Q - Qu'est-ce qu'une journée sans achat peut bien changer dans une année?

R- «C'est trop simpliste de poser la question comme ça. Nous estimons qu'à l'échelle de la planète, un petit trois millions de personnes n'achèteront peut-être rien. Quelques milliers d'autres feront des gestes symboliques (découperont des cartes de crédit, etc.). Mais le plus important, ce sont les dizaines de millions d'autres qui vont entendre parler de cette journée, vont discuter de ce côté noir de notre société de consommation, questionner leurs habitudes de consommation. (...) Non, nous ne changeons pas grand chose en termes de dollars dépensés, mais nous avons un très gros impact culturel.»

Q- Vous n'avez pas l'impression de prêcher auprès de convertis?

R- «Non! Avec le Sommet de Copenhague sur le climat début décembre, des milliers de personnes vont réfléchir à toutes ces questions importantes. Nous sommes du bon côté de l'histoire. Nous disons aux gens des choses importantes qu'ils devraient écouter, parce que sinon, nous allons tous très très mal aller. L'économie, l'environnement, tout va tellement dégénérer qu'on n'aura plus le choix d'agir!»

Q- N'empêche que vous avez admis, publiquement sur votre site, que la journée sans achat perdait un peu de son mordant (edge) ...

R- «Quand on a commencé, il y a près de vingt ans, c'était une campagne fun. On avait du plaisir à débattre de tout cela. Or aujourd'hui, l'heure est plus grave: la situation économique et environnementale est si inquiétante qu'il est temps qu'on ait un peu moins de fun.»

Q- D'où votre appel à une grève générale.

R- «Oui. Nous lançons un appel à la grève générale aujourd'hui. Nous invitons les gens à ne pas consommer bien sûr, mais aussi à ne pas aller travailler, ne pas aller sur Internet, tout ce que vous voulez, pour arrêter carrément la roue capitaliste. Je rêve d'un gros grand STOP.»
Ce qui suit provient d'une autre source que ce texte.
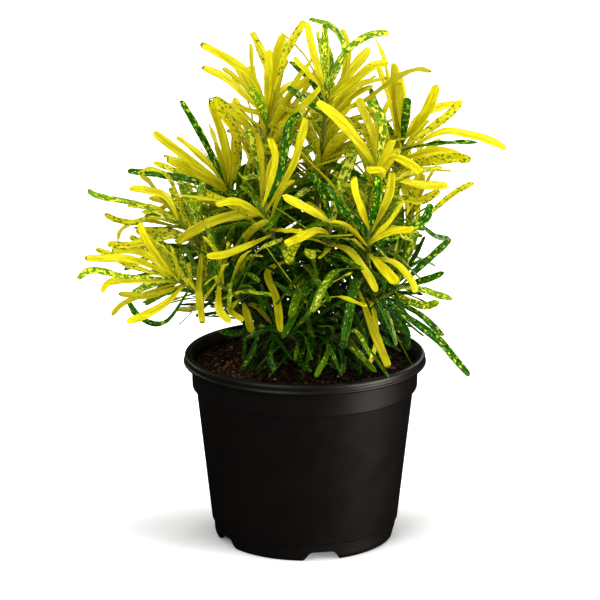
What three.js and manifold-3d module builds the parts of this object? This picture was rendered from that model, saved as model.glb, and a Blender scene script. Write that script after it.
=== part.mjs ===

Q- Et vous, qu'allez-vous faire?

R- «D'habitude, je passe cette journée au téléphone, à enchaîner les entrevues. Je vais peut-être aller lancer une bombe puante quelque part, ça va être mon geste de la journée. Mais vous savez, une grève, c'est pas un truc qu'on publicise...»

Q- Et pensez-vous vraiment que certains consommateurs vont passer de la réflexion anti-consommation, à l'acte?

R- «La journée sans achat a toujours été une journée très personnelle, un pacte avec soi-même. Si, à mi-chemin dans votre journée, vous n'en pouvez plus, il vous faut acheter un café, vous prenez conscience que vos pulsions de consommation règnent sur vos vies, peut-être que oui, vous allez changer quelque chose. Il ne faut pas être cynique. Les gens veulent reprendre le contrôle de leurs vies: peut-être certains vont-ils décider de se réunir en famille, organiser à un Noël différent, sans achat.»

Q- Vous êtes un idéaliste...

R- «Mais bien sûr! Sinon, je ne ferais pas tout ce que je fais depuis presque 20 ans! Mais je suis aussi un anarchiste: nous pouvons changer le monde, et nous allons le changer!»